On film and TV, the stereotypical young scientist has a laser-like focus on one discipline, scant interest in the humanities, and no interest in sports.
Michael Mazzeo ’18 bursts that stereotype.
The Brooklyn-raised son of a city electrician and school nurse, Mazzeo played on two varsity teams–baseball and football—at Stuyvesant High School. He and his twin sister, Marie, another young scientist with broad academic interests, chose Hunter’s Macaulay Honors College for the unique education and full four-year scholarship it offered.
Mazzeo majored in biochemistry with a minor in human rights, enjoyed the humanities as much as the sciences, and earned top grades in all of his courses. Deciding on a career in medicine, he joined the Peer Health Exchange, which trains undergrads to teach engaging, student-driven workshops on health topics and skills like sexual health and decision-making. He found Peer Health to be one of best elements of his Hunter experience.
“I’m in love with the program,” he says, noting that it helped him realize how much he loves teaching. He stayed with it throughout his four years at Hunter, and his decision to minor in human rights—unusual for a science major—also reflected his passionate interest in education as a force for justice, equality and social progress.
Along with serving as a Peer Health volunteer, Mazzeo tutored in the Department of Biological Sciences and peer-mentored other Macaulay students. Through Hunter’s Human Rights Program, he interned at the NYC Department of Health’s East Harlem Neighborhood Action Center, informing local residents of health-care programs and important legislation.
As he taught and mentored others, Mazzeo had his own mentors at Hunter.

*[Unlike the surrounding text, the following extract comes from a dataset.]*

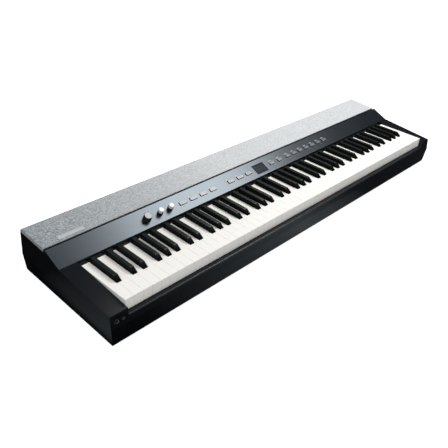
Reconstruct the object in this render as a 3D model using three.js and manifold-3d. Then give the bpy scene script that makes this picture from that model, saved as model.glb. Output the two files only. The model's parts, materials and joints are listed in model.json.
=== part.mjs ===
// A free-standing digital piano with 88 keys, in millimetres.
// +X runs to the treble end, the player sits at -Y, and +Z is up.
// The origin is on the floor under the middle of the case.

import * as THREE from 'three';
import { mergeVertices } from 'three/addons/utils/BufferGeometryUtils.js';
import Module from 'manifold-3d';

const wasm = await Module();
wasm.setup();

// Keyboard, measured from the front edge of the white key tops.
const whitePitch = 23.5;
const keyGap = 1;
const blackWidth = 11.3;
const notchGap = 1.1;
const whiteLength = 146.4;
const blackFront = 52.8;
const blackFrontRun = 11.5;
const blackNose = 2.2;
const blackHeight = 11;
const blackBackRun = 2;
const blackBackSetback = 0.5;
const keyDepth = 12;
const shankDrop = 3;
const lipHeight = 27;
const lipThickness = 3;
const keyTravel = 10;
const keyTilt = THREE.MathUtils.degToRad(2);
const keyTopHeight = 88.7;

// Key pivots: half-round seats under the keys, on a ridge of the chassis.
const pivotSetback = 75.6;
const ridgeRadius = 4;
const ridgeWidth = 10;
const ridgeDrop = 1.2;
const blackTail = 7;
const whiteTail = 14;
const whiteRailDepth = 6;
const blackRailDepth = 8;
const blackRailHeight = 5.5;
const blackRailLift = 1.5;
const blackRailSetback = 8;

// Case, with heights from the underside of the bottom tray.
const seatGap = 0.3;
const overrun = 5;
const wall = 3;
const cheekWidth = 43.7;
const cheekGap = 1.3;
const endFlare = 1.5;
const endTuck = 4.5;
const frontLean = 3;
const creaseLean = 5;
const pocketGap = 0.5;
const rearTuck = 3;
const rearLedge = 0.5;
const creaseDrop = 44.7;
const cheekDrop = 11.5;
const footHeight = 4;
const footRadius = 12;
const footBevel = 0.8;
const footStemRadius = 3;
const footInset = 95;
const footFrontInset = 38;
const footRearInset = 36;

// Key slip along the front.
const slipDepth = 9;
const slipGap = 1.5;
const slipUnderLip = 0.7;
const slipBack = 13;
const slipSheet = 2.5;

// Control panel.
const panelSetback = 12.2;
const panelOverKeys = 4.2;
const panelSlope = THREE.MathUtils.degToRad(21.64);
const panelLength = 54.84;
const panelSheet = 2.5;
const panelLipDrop = 3.5;
const panelLipSheet = 2.2;
const panelRow = 24.3;

// Lid board and its cloth.
const lidGap = 6.1;
const lidStep = 1;
const lidSlope = THREE.MathUtils.degToRad(2.27);
const lidLength = 89.3;
const lidBoard = 4.5;
const clothThickness = 1.2;
const clothRound = 2;
const lidLedge = 12;
const badgeLength = 67;
const badgeWidth = 12;
const badgeThickness = 1;
const badgeInset = 44;
const badgeFront = 8;

// Buttons, in panel places: across is x, and the row is the height up the slope.
const buttonDepth = 9.6;
const buttonProud = 2;
const buttonBevel = 0.5;
const buttonTravel = 1;
const buttonFlange = 1.2;
const buttonFlangeLip = 1;
const buttonStem = 3;
const buttonStemDrop = 0.6;
const wideButton = 21.6;
const narrowButton = 18.4;
const widePitch = 35.3;
const narrowPitch = 30.2;
const modeStart = -289;
const songStart = -114.5;
const valueStart = 56.5;
const voiceStart = 130;
const buttonGroups = [
  { name: 'mode_button', count: 4, start: modeStart, pitch: widePitch, width: wideButton },
  { name: 'song_button', count: 3, start: songStart, pitch: widePitch, width: wideButton },
  { name: 'value_button', count: 2, start: valueStart, pitch: widePitch, width: narrowButton },
  { name: 'voice_button', count: 7, start: voiceStart, pitch: narrowPitch, width: narrowButton },
];

// Display and rotary controls.
const displayAcross = 5;
const displayLength = 46;
const displayWidth = 31.6;
const displayRecess = 0.3;
const shaftRadius = 3;
const shaftEnd = 7;
const knobLift = 0.4;
const knobBevel = 0.8;
const volumeAcross = -404;
const lowToneAcross = -363.5;
const highToneAcross = -331.5;
const volumeSize = { radius: 10.5, top: 9.8, height: 14 };
const toneSize = { radius: 7.2, top: 6.6, height: 15 };
const knobs = [
  { name: 'volume_knob', across: volumeAcross, ...volumeSize },
  { name: 'tone_knob_low', across: lowToneAcross, ...toneSize },
  { name: 'tone_knob_high', across: highToneAcross, ...toneSize },
];

// Circuit boards.
const boardSheet = 1.6;
const boardDepth = 8;
const boardFront = 12;
const boardBackInset = 8.84;
const boardMargin = 20;
const switchSize = 6;
const potSize = 12;
const panelPostRadius = 3;
const panelPostInset = 4;
const mainBoardLeft = -420;
const mainBoardLength = 300;
const mainBoardWidth = 42;
const mainBoardInset = 9;
const mainBoardPost = 5;
const mainBoardPostRadius = 4;
const mainBoardMargin = 8;
const heatSinkLength = 60;
const heatSinkWidth = 16;
const heatSinkHeight = 14;

// Key chassis and the felts and contacts on it.
const chassisSheet = 2.5;
const chassisFront = 22;
const chassisBack = 12;
const chassisFoot = 12;
const chassisSideGap = 0.8;
const stopFeltWidth = 16;
const stopFeltInset = 1;
const feltSheet = 2.5;
const feltGap = 0.8;
const stopClearance = 0.4;
const contactFront = 105;
const contactWidth = 50;
const contactStripWidth = 22;

// Sockets.
const socketBack = 22;
const socketFloor = 3;
const headphoneSocket = { bore: 3.25, barrel: 4.6, ring: 6, body: 6.6 };
const smallSocket = { bore: 1.8, barrel: 3.2, ring: 4.3, body: 5 };
const powerSocket = { bore: 3.1, barrel: 4.8, ring: 4.8, body: 6.6 };
const ringSheet = 1.2;
const headphoneInset = 14.6;
const smallInset = 30.4;
const frontSocketRise = 15;
const rearSocketRise = 28;
const pedalAcross = -330;
const powerAcross = -250;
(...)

He especially credits Professors Adrienne Alaie, Lev Sviridov, and Frida Kleiman for providing the inspiration and support he needed as he made his way through a challenging pre-med curriculum.
The fact is, he made his way so well that he’s now a valedictorian of his graduating class—an honor shared by his sister.
Mazzeo’s Fulbright year in Spain begins next September. He’ll teach, of course—probably on the high school level. And while he doesn’t know which medical specialty he’ll eventually pursue, he does know that once he’s completed his own training, he’ll devote a large part of his career to the training of young doctors and the health education of the general public.